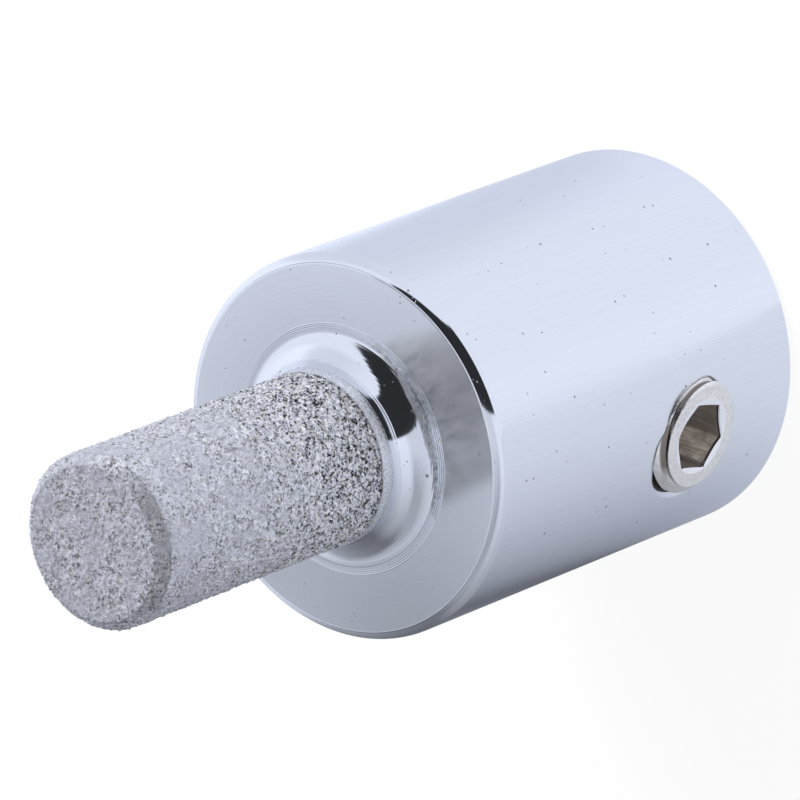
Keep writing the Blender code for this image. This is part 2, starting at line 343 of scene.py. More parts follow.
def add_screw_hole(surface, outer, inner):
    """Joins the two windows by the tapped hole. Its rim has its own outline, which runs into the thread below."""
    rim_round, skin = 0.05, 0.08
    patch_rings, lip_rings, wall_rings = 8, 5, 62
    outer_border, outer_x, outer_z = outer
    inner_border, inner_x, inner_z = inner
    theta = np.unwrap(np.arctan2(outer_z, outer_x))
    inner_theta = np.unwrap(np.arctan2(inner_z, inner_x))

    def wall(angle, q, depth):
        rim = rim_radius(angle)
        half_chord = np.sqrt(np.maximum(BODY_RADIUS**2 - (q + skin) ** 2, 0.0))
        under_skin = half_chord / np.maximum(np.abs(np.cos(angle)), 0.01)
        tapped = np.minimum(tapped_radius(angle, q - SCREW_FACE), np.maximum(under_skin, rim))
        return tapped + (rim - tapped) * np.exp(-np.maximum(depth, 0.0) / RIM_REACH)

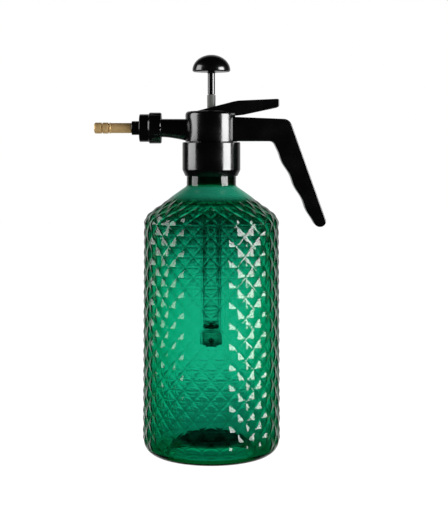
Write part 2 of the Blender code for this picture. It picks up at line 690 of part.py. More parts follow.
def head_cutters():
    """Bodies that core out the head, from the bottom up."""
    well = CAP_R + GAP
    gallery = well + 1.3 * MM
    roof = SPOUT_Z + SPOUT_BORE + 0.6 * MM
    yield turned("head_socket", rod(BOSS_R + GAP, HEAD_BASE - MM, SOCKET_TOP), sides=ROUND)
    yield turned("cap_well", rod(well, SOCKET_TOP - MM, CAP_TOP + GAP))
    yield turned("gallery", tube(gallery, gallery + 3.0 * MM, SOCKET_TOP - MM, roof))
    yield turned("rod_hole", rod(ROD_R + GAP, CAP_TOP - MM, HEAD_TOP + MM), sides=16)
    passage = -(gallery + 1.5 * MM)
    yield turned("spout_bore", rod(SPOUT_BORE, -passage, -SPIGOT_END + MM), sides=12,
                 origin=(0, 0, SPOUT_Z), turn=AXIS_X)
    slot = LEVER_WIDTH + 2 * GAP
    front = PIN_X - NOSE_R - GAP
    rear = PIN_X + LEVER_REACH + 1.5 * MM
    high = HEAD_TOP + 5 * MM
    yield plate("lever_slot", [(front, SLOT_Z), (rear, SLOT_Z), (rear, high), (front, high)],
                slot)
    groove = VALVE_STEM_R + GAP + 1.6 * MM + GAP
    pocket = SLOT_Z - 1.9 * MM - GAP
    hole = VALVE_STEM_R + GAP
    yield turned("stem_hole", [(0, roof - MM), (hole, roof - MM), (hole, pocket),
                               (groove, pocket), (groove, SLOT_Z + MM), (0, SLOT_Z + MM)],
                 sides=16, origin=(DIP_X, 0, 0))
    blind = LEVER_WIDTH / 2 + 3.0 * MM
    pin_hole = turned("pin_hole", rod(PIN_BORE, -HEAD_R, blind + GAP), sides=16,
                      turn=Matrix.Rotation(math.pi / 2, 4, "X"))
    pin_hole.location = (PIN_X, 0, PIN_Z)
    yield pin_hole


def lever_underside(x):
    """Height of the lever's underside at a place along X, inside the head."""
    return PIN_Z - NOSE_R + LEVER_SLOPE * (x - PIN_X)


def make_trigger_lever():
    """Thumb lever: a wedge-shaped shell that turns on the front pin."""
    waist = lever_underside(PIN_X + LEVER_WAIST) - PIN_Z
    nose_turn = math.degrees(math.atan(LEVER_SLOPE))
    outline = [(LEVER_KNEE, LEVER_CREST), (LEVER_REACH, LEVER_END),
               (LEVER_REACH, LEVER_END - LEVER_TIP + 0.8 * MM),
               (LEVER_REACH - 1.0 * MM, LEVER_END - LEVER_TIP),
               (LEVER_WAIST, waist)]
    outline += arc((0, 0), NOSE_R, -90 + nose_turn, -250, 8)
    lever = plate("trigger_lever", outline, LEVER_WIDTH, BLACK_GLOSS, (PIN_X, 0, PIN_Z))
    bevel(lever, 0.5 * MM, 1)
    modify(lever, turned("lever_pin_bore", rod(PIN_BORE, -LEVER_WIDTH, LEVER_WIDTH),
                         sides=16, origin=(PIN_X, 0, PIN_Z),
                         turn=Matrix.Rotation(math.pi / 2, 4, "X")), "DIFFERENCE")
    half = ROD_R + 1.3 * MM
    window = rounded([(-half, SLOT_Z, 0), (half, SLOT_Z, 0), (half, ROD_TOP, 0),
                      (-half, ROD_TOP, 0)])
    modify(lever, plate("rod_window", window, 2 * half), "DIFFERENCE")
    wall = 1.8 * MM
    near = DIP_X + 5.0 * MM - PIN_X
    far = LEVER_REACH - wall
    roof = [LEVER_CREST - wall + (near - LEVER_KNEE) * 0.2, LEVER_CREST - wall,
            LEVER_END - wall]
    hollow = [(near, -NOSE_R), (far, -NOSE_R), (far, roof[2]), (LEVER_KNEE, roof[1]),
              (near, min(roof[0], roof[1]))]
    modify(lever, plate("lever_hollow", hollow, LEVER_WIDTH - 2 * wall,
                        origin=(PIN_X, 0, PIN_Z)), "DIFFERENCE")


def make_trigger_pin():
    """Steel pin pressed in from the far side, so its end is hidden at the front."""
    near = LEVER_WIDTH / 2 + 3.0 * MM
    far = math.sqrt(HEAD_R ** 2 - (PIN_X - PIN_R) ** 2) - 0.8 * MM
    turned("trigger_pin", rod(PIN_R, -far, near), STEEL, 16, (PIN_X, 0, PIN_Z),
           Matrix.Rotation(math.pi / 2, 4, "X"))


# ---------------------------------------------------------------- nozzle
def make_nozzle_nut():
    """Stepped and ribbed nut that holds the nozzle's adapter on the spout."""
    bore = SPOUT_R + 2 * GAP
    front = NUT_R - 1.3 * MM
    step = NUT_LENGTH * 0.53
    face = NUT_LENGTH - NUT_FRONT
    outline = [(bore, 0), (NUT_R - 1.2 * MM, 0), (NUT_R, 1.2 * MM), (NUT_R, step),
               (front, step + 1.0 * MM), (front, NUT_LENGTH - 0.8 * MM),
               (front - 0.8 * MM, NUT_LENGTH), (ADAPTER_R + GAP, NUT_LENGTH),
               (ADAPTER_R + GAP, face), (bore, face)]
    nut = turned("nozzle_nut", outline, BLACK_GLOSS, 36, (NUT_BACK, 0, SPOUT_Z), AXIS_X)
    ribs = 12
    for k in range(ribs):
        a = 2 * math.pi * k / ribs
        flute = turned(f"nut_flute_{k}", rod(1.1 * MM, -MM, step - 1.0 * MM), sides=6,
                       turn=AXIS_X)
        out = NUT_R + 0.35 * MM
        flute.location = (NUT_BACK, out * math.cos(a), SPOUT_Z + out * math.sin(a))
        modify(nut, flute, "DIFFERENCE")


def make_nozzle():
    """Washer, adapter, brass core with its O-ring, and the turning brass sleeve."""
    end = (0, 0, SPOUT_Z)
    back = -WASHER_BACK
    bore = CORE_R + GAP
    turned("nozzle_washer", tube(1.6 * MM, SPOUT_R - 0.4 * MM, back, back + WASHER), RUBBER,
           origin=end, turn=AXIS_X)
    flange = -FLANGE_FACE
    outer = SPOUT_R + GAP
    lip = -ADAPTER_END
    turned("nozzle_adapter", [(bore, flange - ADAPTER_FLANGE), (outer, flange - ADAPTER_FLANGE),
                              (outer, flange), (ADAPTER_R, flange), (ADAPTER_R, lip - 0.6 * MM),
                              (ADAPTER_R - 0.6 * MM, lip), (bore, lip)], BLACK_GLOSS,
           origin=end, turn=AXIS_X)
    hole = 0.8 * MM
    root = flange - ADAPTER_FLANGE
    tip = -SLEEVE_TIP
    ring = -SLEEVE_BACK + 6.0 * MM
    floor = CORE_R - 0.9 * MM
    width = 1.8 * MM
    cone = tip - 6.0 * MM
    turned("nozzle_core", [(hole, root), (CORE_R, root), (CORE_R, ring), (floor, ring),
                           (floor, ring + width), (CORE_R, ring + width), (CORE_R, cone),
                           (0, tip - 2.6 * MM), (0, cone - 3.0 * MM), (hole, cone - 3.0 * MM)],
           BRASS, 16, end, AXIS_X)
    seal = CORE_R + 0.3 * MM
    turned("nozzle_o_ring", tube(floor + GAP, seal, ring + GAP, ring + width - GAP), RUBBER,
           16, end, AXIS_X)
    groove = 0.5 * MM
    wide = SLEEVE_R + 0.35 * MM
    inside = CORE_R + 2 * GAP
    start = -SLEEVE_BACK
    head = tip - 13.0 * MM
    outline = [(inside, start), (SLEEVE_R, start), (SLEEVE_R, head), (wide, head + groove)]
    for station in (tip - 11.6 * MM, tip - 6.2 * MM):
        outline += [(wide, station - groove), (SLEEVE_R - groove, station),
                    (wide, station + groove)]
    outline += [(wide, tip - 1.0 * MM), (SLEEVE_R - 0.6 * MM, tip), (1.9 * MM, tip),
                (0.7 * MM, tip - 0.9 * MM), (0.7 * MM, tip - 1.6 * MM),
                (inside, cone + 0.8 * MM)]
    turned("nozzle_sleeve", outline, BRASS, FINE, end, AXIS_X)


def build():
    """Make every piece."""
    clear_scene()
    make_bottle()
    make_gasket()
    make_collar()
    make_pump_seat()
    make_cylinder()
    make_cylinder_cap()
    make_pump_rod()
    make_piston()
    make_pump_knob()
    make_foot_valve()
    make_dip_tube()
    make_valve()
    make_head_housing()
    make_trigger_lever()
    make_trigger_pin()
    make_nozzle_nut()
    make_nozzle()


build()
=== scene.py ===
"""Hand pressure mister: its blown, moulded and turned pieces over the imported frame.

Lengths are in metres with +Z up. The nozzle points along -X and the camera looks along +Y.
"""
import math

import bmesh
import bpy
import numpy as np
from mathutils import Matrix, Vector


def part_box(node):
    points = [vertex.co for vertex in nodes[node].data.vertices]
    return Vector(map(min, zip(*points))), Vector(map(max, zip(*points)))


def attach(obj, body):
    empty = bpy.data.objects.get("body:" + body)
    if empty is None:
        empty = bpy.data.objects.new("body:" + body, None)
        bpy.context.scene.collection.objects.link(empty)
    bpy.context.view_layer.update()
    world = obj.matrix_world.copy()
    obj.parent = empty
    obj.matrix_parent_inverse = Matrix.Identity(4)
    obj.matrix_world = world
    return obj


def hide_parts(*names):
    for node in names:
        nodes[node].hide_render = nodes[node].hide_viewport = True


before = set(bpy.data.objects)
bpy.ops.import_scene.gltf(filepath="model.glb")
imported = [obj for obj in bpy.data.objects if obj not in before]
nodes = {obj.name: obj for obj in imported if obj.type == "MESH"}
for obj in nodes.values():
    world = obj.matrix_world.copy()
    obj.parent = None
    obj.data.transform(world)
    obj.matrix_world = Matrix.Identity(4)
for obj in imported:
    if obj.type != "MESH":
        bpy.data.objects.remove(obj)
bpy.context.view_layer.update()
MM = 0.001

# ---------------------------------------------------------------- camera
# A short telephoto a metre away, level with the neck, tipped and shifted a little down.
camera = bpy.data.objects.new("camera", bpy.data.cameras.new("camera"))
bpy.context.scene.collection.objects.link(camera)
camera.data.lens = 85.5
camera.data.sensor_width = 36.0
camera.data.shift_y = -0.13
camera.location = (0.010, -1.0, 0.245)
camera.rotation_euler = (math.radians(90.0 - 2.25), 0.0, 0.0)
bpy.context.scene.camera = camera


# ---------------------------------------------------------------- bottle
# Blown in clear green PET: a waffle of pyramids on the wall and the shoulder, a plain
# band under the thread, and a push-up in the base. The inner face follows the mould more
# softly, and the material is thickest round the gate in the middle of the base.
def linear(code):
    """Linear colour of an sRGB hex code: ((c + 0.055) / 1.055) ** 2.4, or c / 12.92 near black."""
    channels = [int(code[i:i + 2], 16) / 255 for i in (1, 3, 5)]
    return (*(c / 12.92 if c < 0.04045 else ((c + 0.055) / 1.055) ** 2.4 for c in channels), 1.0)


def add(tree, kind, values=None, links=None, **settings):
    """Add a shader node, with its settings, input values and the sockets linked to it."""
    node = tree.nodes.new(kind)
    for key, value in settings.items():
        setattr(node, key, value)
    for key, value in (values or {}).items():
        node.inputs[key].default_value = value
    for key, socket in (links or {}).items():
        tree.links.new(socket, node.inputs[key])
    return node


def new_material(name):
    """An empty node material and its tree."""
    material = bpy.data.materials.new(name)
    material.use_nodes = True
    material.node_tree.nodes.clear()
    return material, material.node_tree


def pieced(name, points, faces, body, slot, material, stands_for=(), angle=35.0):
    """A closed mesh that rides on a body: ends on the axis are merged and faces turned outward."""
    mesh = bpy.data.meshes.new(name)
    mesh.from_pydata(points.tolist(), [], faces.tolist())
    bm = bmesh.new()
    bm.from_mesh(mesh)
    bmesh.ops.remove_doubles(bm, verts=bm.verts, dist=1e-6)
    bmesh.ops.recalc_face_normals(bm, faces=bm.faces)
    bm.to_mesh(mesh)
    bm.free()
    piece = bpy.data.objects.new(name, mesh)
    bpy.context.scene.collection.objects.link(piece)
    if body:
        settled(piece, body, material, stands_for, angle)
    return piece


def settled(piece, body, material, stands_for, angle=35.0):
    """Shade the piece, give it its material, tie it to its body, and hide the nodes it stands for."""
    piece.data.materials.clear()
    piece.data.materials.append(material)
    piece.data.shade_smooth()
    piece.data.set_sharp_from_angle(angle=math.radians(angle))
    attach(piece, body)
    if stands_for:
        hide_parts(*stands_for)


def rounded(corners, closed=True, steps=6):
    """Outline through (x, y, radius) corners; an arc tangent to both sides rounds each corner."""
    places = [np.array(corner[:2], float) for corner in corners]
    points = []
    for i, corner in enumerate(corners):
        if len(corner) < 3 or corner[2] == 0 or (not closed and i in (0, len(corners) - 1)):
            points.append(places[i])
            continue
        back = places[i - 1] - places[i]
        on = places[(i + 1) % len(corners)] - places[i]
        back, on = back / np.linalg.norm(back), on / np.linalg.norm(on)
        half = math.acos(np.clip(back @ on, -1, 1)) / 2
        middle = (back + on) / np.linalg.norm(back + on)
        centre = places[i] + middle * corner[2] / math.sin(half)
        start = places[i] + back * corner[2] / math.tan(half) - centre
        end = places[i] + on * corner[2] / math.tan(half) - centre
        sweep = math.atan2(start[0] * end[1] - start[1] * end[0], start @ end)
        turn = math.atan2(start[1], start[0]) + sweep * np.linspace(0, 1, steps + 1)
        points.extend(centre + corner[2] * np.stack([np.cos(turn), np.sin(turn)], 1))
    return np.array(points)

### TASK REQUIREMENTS
Using the entries above, extract exactly the span from the line with "clear_scene()" to the line with "nodes[node].hide_render = nodes[node].hide_viewport", both lines included; leave out everything else.

### ANSWER TO THIS TASK
    clear_scene()
    make_bottle()
    make_gasket()
    make_collar()
    make_pump_seat()
    make_cylinder()
    make_cylinder_cap()
    make_pump_rod()
    make_piston()
    make_pump_knob()
    make_foot_valve()
    make_dip_tube()
    make_valve()
    make_head_housing()
    make_trigger_lever()
    make_trigger_pin()
    make_nozzle_nut()
    make_nozzle()


build()
=== scene.py ===
"""Hand pressure mister: its blown, moulded and turned pieces over the imported frame.

Lengths are in metres with +Z up. The nozzle points along -X and the camera looks along +Y.
"""
import math

import bmesh
import bpy
import numpy as np
from mathutils import Matrix, Vector


def part_box(node):
    points = [vertex.co for vertex in nodes[node].data.vertices]
    return Vector(map(min, zip(*points))), Vector(map(max, zip(*points)))


def attach(obj, body):
    empty = bpy.data.objects.get("body:" + body)
    if empty is None:
        empty = bpy.data.objects.new("body:" + body, None)
        bpy.context.scene.collection.objects.link(empty)
    bpy.context.view_layer.update()
    world = obj.matrix_world.copy()
    obj.parent = empty
    obj.matrix_parent_inverse = Matrix.Identity(4)
    obj.matrix_world = world
    return obj


def hide_parts(*names):
    for node in names:
        nodes[node].hide_render = nodes[node].hide_viewport = True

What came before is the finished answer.